Vesicular Transport Model vs. Cisternal Maturation Model
The presence of multiple models regarding the transport of proteins within the Golgi apparatus piqued the curiosity of researchers. More studies were conducted to understand the exact mechanism of protein transport in Golgi bodies. Recently, in the 1990s, researchers studied different cells and tissues to understand the exact mechanism of Golgi bodies. They examined mammalian cells through immunoelectron microscopes. The observations showed procollagens in the cisternae but not in the vesicles. Another team of scientists observed protists with flagella that developed and transported scale-like material. However, again, these scales were not found in vesicles.
Thus, it provided evidence in favor of the cisternal maturation model, which advocates the maturation of the cis side into the trans side. It was further vetted by a visual obtained by live-cell fluorescence microscopy. The microscope observation showed cisternal maturation in the Golgi apparatus in yeast. It is easier to observe this process in Saccharomyces cerevisiae as they have a comparatively scattered structure. The cisternae appear irregularly dispersed individually within the cell. So, this method gave a better insight into the protein transport and Golgi maturation phenomenon.

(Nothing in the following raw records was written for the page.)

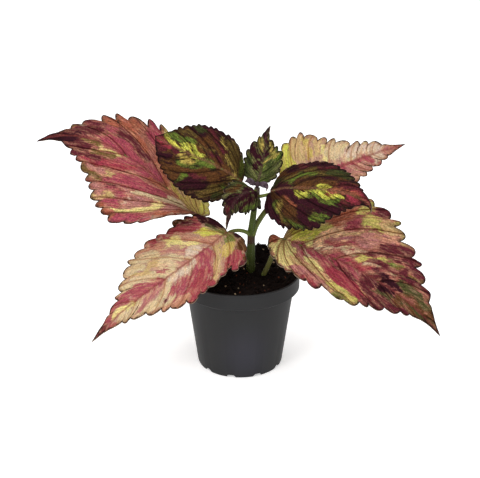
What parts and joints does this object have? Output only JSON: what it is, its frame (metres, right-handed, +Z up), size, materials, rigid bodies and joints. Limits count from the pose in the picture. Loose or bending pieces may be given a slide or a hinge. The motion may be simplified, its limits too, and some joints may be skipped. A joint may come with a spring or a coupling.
{
  "type": "potted coleus plant",
  "caption": "Young coleus with large scalloped mosaic leaves in pairs on one stem, growing in peat in a thin tapered nursery pot.",
  "frame": {"origin": "centre of the pot's flat underside, where the pot stands", "axes": "+Z up, +X towards the right-hand leaves, -Y towards the viewer's side, where the lowest leaves hang over the rim"},
  "size_m": [0.3462, 0.1947, 0.2091],
  "materials": {
    "pot": "thin injection-moulded black polypropylene, satin",
    "soil": "damp dark brown peat, crumbly and matt",
    "stem": "fleshy green stem, square in section, satin",
    "leaf_rose": "soft leaf, raspberry and salmon with green and cream splashes, satin",
    "leaf_cream": "soft leaf, cream and pink with raspberry splashes, satin",
    "leaf_dark": "soft leaf, dark maroon with lime and yellow bands, satin",
    "leaf_young": "young leaf, green with plum purple, satin"
  },
  "bodies": {
    "root": {"pot": "pot", "soil": "soil", "stem": "stem", "leaf_back_left": "leaf_rose", "leaf_front_left": "leaf_cream", "leaf_back_right": "leaf_cream", "leaf_front_right": "leaf_rose", "leaf_dark_left": "leaf_dark", "leaf_dark_right": "leaf_dark", "leaf_small_front": "leaf_young", "leaf_small_top": "leaf_young", "shoot_tip": "leaf_young"}
  },
  "joints": []
}
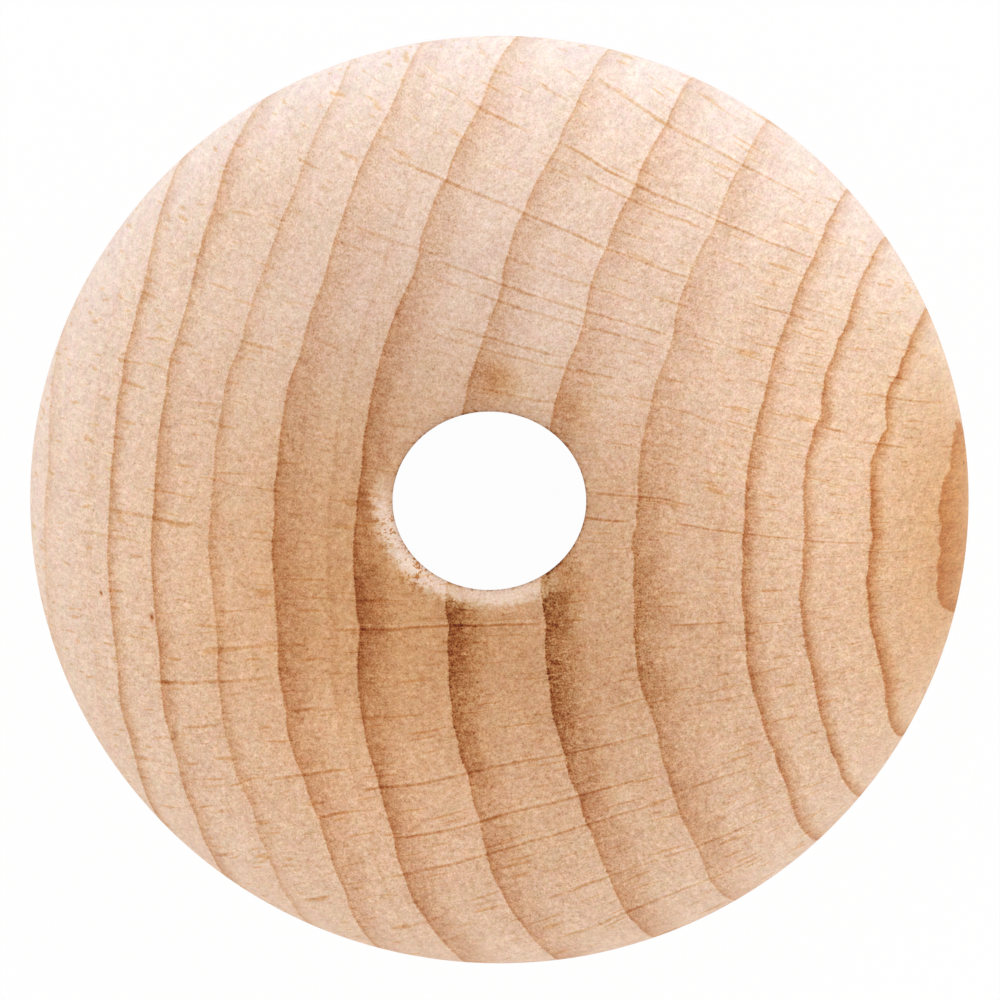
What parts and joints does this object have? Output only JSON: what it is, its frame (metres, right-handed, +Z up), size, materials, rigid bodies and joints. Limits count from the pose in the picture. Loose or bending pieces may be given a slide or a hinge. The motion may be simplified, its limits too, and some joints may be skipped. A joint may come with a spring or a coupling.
{
  "type": "wooden ball",
  "caption": "Turned wooden ball with a round bore drilled right through it and softened bore edges, to thread on a cord or slip over a dowel.",
  "frame": {"origin": "centre of the ball", "axes": "+Z up along the bore's axis, which runs 0.32 mm towards -X from the ball's centre; +X towards the heart of the tree, across the growth rings"},
  "size_m": [0.03, 0.03, 0.0294],
  "materials": {
    "beech": "sanded and tumbled smooth, without varnish"
  },
  "bodies": {
    "root": {"ball": "beech"}
  },
  "joints": []
}
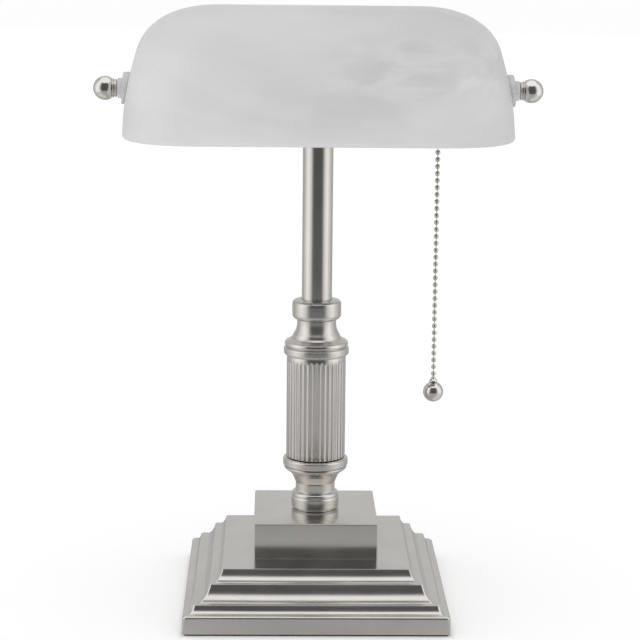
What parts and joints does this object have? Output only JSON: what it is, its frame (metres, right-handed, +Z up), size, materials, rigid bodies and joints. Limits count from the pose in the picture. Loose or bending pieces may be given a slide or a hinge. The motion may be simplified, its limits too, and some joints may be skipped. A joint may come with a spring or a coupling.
{
  "type": "banker desk lamp",
  "caption": "Desk lamp with a stepped square base, a turned and reeded column, a tilting frosted glass trough shade held by ball knobs, and a bead pull chain.",
  "frame": {"origin": "centre of the base's underside, where the felt rests", "axes": "+Z up the column, +X to the right along the shade (the pull chain's side), -Y towards the user"},
  "size_m": [0.2764, 0.1646, 0.3744],
  "materials": {
    "brushed_nickel": "brushed satin nickel plate, clear lacquer",
    "polished_nickel": "polished nickel plate",
    "alabaster_glass": "frosted white alabaster glass, satin, with faint swirls",
    "clear_vinyl": "clear soft vinyl, slightly cloudy",
    "zinc_plated_steel": "bright zinc plate",
    "plain_steel": "nickel-plated pressed sheet steel",
    "brass": "drawn brass, thin lacquer",
    "cast_iron": "rough sand casting",
    "black_felt": "matte black wool felt",
    "black_plastic": "moulded black plastic",
    "phenolic": "moulded brown phenolic",
    "fibre": "vulcanised fibre",
    "lamp_glass": "inside-frosted lamp glass"
  },
  "bodies": {
    "stand": {"base_casting": "brushed_nickel", "plinth_block": "brushed_nickel", "foot_collar": "brushed_nickel", "lower_vase": "brushed_nickel", "lower_ring": "brushed_nickel", "fluted_sleeve": "brushed_nickel", "upper_ring": "brushed_nickel", "upper_vase": "brushed_nickel", "top_collar": "brushed_nickel", "pole_tube": "brushed_nickel", "pole_cap": "brushed_nickel", "threaded_rod": "zinc_plated_steel", "rod_washer": "zinc_plated_steel", "rod_nut": "zinc_plated_steel", "bracket_washer": "zinc_plated_steel", "bracket_nut": "zinc_plated_steel", "screw_nut_left": "zinc_plated_steel", "screw_nut_right": "zinc_plated_steel", "socket_bracket_screw": "zinc_plated_steel", "socket_nipple": "zinc_plated_steel", "nipple_locknut": "zinc_plated_steel", "return_spring": "zinc_plated_steel", "base_cover": "plain_steel", "shade_bracket": "plain_steel", "socket_bracket": "plain_steel", "socket_cap": "brass", "socket_shell": "brass", "screw_shell": "brass", "centre_contact": "brass", "bell_mouth": "brass", "base_weight": "cast_iron", "felt_pad": "black_felt", "cord_bushing": "black_plastic", "switch_body": "phenolic", "socket_insulator": "fibre"},
    "shade": {"glass_shade": "alabaster_glass", "outer_grommet_left": "clear_vinyl", "outer_grommet_right": "clear_vinyl", "inner_washer_left": "fibre", "inner_washer_right": "fibre"},
    "left_knob": {"knob_left": "polished_nickel", "pivot_screw_left": "zinc_plated_steel"},
    "right_knob": {"knob_right": "polished_nickel", "pivot_screw_right": "zinc_plated_steel"},
    "lamp_bulb": {"bulb_glass": "lamp_glass", "bulb_base": "brass"},
    "switch_lever": {"pull_lever": "zinc_plated_steel"},
    "switch_wheel": {"switch_rotor": "black_plastic"},
    "chain_coupling": {"chain_connector": "polished_nickel"},
    "hanging_chain": {"pull_chain": "polished_nickel", "chain_bell": "polished_nickel", "chain_ball": "polished_nickel"}
  },
  "joints": [
    {"name": "shade_tilt", "type": "hinge", "parent": "stand", "child": "shade", "pos_m": [0, 0, 0.3235], "axis": [1, 0, 0], "range_deg": [-45, 45]},
    {"name": "left_knob_turn", "type": "hinge", "parent": "stand", "child": "left_knob", "pos_m": [-0.1306, 0, 0.3235], "axis": [-1, 0, 0], "continuous": true},
    {"name": "right_knob_turn", "type": "hinge", "parent": "stand", "child": "right_knob", "pos_m": [0.1306, 0, 0.3235], "axis": [1, 0, 0], "continuous": true},
    {"name": "bulb_turn", "type": "hinge", "parent": "stand", "child": "lamp_bulb", "pos_m": [0.025, 0, 0.3235], "axis": [1, 0, 0], "continuous": true},
    {"name": "chain_pull", "type": "slide", "parent": "stand", "child": "switch_lever", "axis": [0, 0, -1], "range_m": [0, 0.007], "stiffness_N_per_m": 500, "springref_m": -0.002, "deforming": ["return_spring"]},
    {"name": "switch_turn", "type": "hinge", "parent": "stand", "child": "switch_wheel", "pos_m": [0.064, 0, 0.3235], "axis": [1, 0, 0], "range_deg": [0, 45]},
    {"name": "chain_swing_front", "type": "hinge", "parent": "switch_lever", "child": "chain_coupling", "pos_m": [0.074, 0, 0.2988], "axis": [1, 0, 0], "range_deg": [-15, 15]},
    {"name": "chain_swing_side", "type": "hinge", "parent": "chain_coupling", "child": "hanging_chain", "pos_m": [0.074, 0, 0.2914], "axis": [0, 1, 0], "range_deg": [-30, 15]}
  ],
  "couplings": [
    {"joint": "switch_turn", "follows": "chain_pull", "rad_per_m": 112}
  ]
}
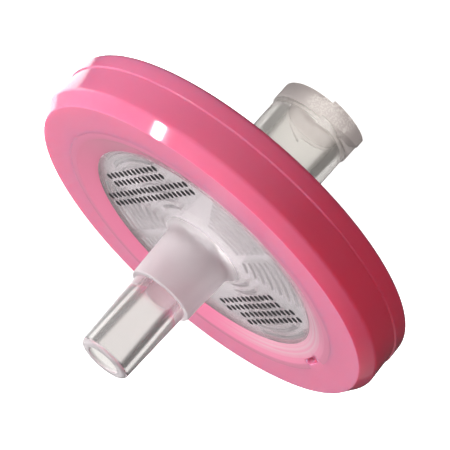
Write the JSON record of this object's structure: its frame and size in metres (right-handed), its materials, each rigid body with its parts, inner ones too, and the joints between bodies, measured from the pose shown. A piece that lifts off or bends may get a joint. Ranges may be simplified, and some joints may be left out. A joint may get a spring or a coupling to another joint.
{
  "type": "syringe filter",
  "caption": "Disposable syringe filter: a round clear housing with a white membrane, a moulded pink ring, a lugged female luer inlet and a tapered male luer outlet.",
  "frame": {"origin": "centre of the inlet mouth's end face, on which the filter stands", "axes": "+Z along the flow axis from the inlet mouth to the outlet tip, -Y towards the viewer, +X to the right"},
  "size_m": [0.0296, 0.0296, 0.024],
  "materials": {
    "clear_inlet": "clear, polished moulding",
    "membrane": "matt white, microporous",
    "clear_outlet": "translucent, polished face and luer, frosted hub",
    "ring": "opaque pink, satin gloss"
  },
  "bodies": {
    "root": {"inlet_housing": "clear_inlet", "membrane": "membrane", "outlet_housing": "clear_outlet", "overmould_ring": "ring"}
  },
  "joints": []
}
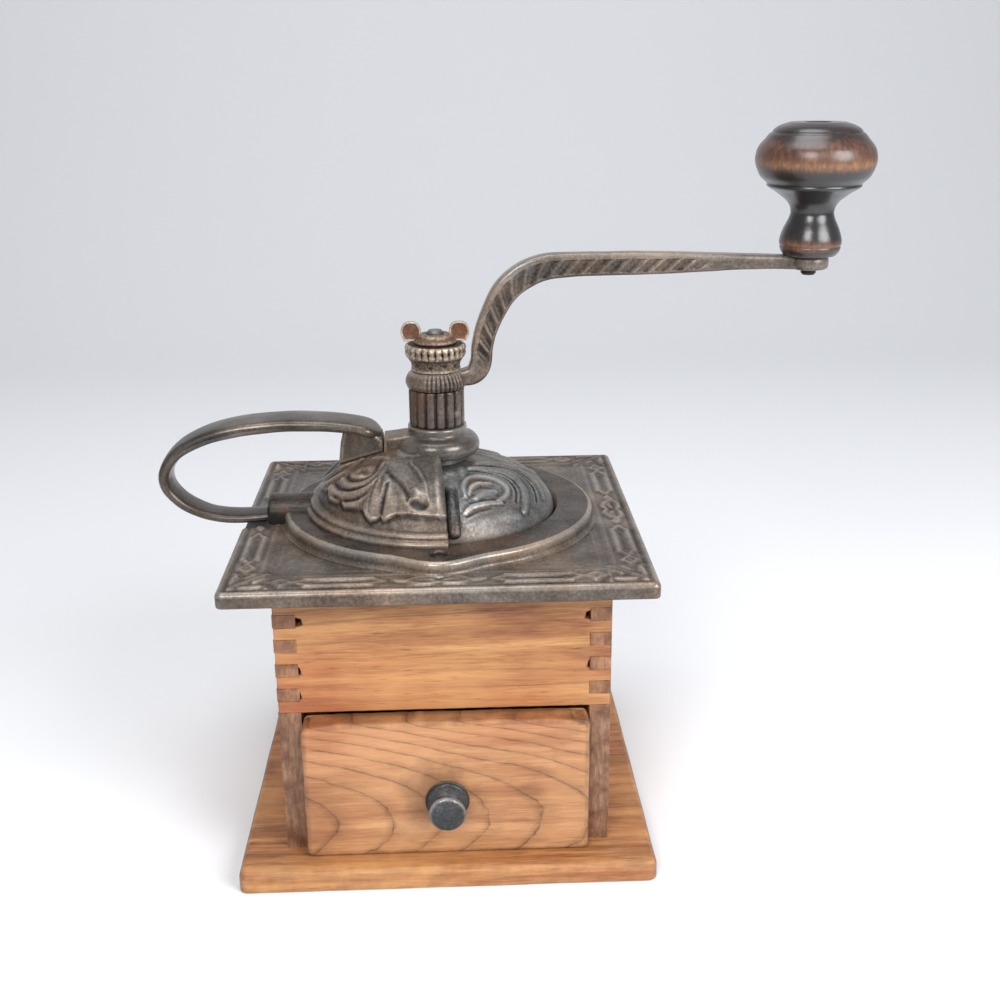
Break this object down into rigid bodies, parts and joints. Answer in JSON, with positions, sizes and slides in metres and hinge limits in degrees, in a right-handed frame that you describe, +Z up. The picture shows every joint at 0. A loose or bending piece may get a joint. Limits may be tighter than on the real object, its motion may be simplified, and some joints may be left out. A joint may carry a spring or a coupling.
{
  "type": "antique box coffee grinder",
  "caption": "Antique hand-cranked coffee grinder: finger-jointed wooden box with drawer, cast-iron top, domed hopper with swinging door, side handle, crank and wooden knob.",
  "frame": {"origin": "centre of the base board's flat underside, which stands on the table", "axes": "+Z up, -Y out of the drawer front, +X towards the crank knob with the crank in its pictured place; the shaft stands at x = -1.2 mm"},
  "size_m": [0.3149, 0.1815, 0.3106],
  "materials": {
    "base_wood": "golden-orange quarter-sawn hardwood with dark streaks, worn satin varnish",
    "box_wood": "honey-orange fine-grained board, worn satin varnish, darker end grain",
    "drawer_wood": "light brown flat-sawn board with thin dark arched grain, worn satin varnish",
    "aged_iron": "dark brown-grey cast iron, raised ornament rubbed paler, traces of rust",
    "worn_plating": "dull worn plating over iron, rusty in the recesses",
    "dark_steel": "dark blue-grey aged steel",
    "knob_iron": "dark blue-grey iron, smooth from handling",
    "knob_lacquer": "dark glossy lacquer on turned wood, worn to orange-brown around the widest part"
  },
  "bodies": {
    "housing": {"base_board": "base_wood", "side_board_left": "box_wood", "side_board_right": "box_wood", "front_board": "box_wood", "back_board": "box_wood", "base_screw_front_left": "dark_steel", "base_screw_front_right": "dark_steel", "base_screw_back_left": "dark_steel", "base_screw_back_right": "dark_steel", "top_plate": "aged_iron", "plate_screw_front": "dark_steel", "plate_screw_back": "dark_steel", "hopper_dome": "aged_iron", "grip_handle": "aged_iron", "handle_screw": "dark_steel", "door_retaining_ring": "dark_steel", "hopper_bowl": "aged_iron", "hopper_screw_left": "dark_steel", "hopper_screw_front": "dark_steel", "hopper_screw_back": "dark_steel", "burr_ring": "dark_steel", "bridge_bar": "aged_iron", "bridge_screw_left": "dark_steel", "bridge_screw_right": "dark_steel"},
    "drawer": {"drawer_front": "drawer_wood", "drawer_side_left": "drawer_wood", "drawer_side_right": "drawer_wood", "drawer_back": "drawer_wood", "drawer_bottom": "drawer_wood", "drawer_knob": "knob_iron", "drawer_knob_screw": "dark_steel"},
    "door": {"hopper_door": "aged_iron"},
    "crank": {"crank_shaft": "dark_steel", "fluted_sleeve": "aged_iron", "crank_arm": "aged_iron", "knob_rivet": "dark_steel", "burr_cone": "dark_steel", "burr_nut": "dark_steel"},
    "knob": {"crank_knob": "knob_lacquer"},
    "collar": {"adjusting_collar": "worn_plating"},
    "wing": {"wing_nut": "worn_plating"}
  },
  "joints": [
    {"name": "drawer_slide", "type": "slide", "parent": "housing", "child": "drawer", "axis": [0, -1, 0], "range_m": [0, 0.095]},
    {"name": "door_turn", "type": "hinge", "parent": "housing", "child": "door", "pos_m": [-0.0012, 0, 0.1655], "axis": [0, 0, 1], "range_deg": [0, 160]},
    {"name": "crank_turn", "type": "hinge", "parent": "housing", "child": "crank", "pos_m": [-0.0012, 0, 0.19], "axis": [0, 0, 1], "continuous": true},
    {"name": "knob_spin", "type": "hinge", "parent": "crank", "child": "knob", "pos_m": [0.1628, 0, 0.28], "axis": [0, 0, 1], "continuous": true},
    {"name": "collar_turn", "type": "hinge", "parent": "crank", "child": "collar", "pos_m": [-0.0012, 0, 0.2128], "axis": [0, 0, 1], "range_deg": [-150, 150]},
    {"name": "wing_nut_turn", "type": "hinge", "parent": "crank", "child": "wing", "pos_m": [-0.0012, 0, 0.2215], "axis": [0, 0, 1], "range_deg": [0, 180]}
  ]
}
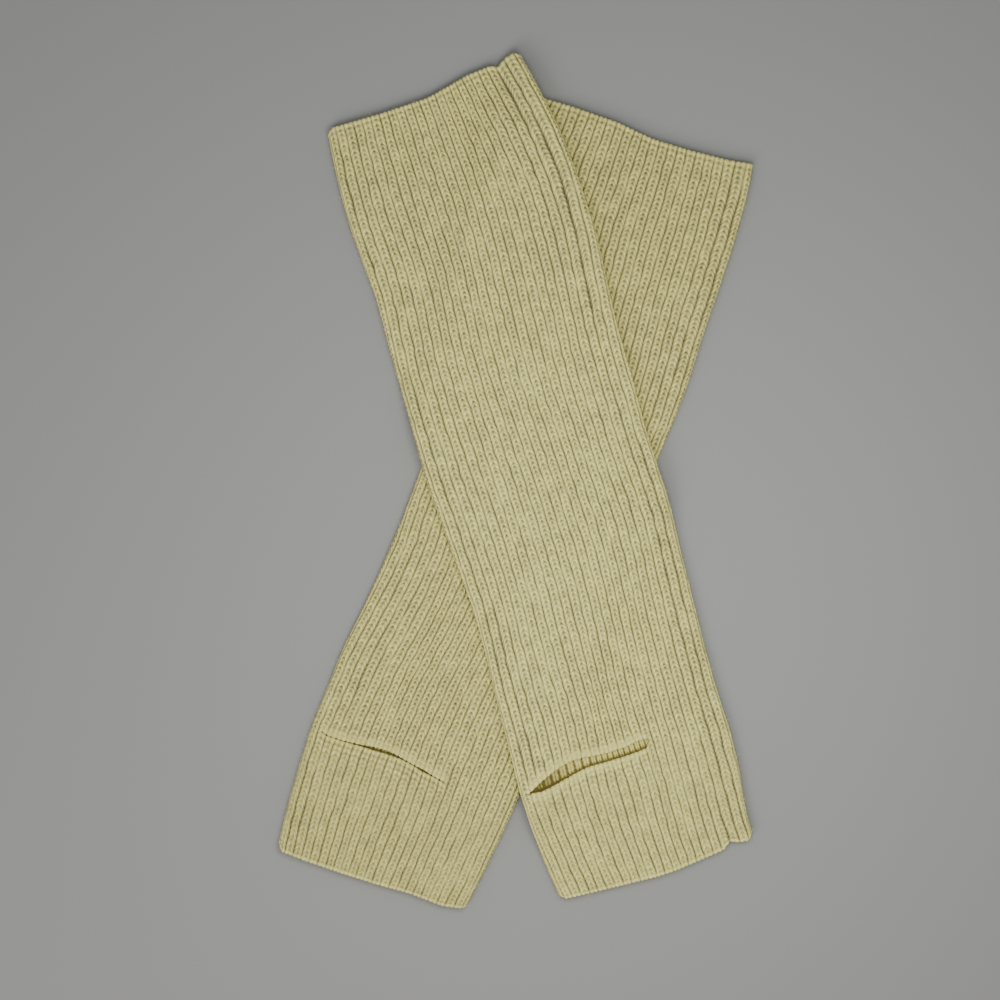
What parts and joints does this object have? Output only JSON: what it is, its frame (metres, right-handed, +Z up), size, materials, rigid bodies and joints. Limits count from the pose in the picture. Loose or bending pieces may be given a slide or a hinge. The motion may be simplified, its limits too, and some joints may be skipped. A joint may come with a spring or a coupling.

The process appeared as changes in the color of the protein molecule as a result of cisternal maturation observed by fluorescent microscopy.
It shows that the observations support the cisternal maturation model as the cisternae mature; thus, the proteins change their color over time. It exhibits a change in the composition of different types of proteins within Golgi bodies. On the other hand, a continuous movement of proteins in the same color (in vesicles) would have supported the vesicular transport model. The research also showed a gradual change in the exact shape of the Golgi body’s structure as a result of maturation.
The Bottom Line
Golgi bodies are involved in modifying and transporting proteins and lipids within the cell and outside. The materials, such as proteins, enter the Golgi apparatus through the cis side and move towards the trans side to exit. During their movement, the enzymes in the cisternae modify the proteins. The initial vesicular transport model mentioned that these proteins move within vesicles to the other side, and the cisternae are static. Yet, another research suggested that the cisternae are more dynamic and mature over time; the cis face of the Golgi apparatus continuously matures and forms the trans face. Recent studies support the cisternal maturation model as the researchers observed changes in the structure of the Golgi apparatus and protein composition.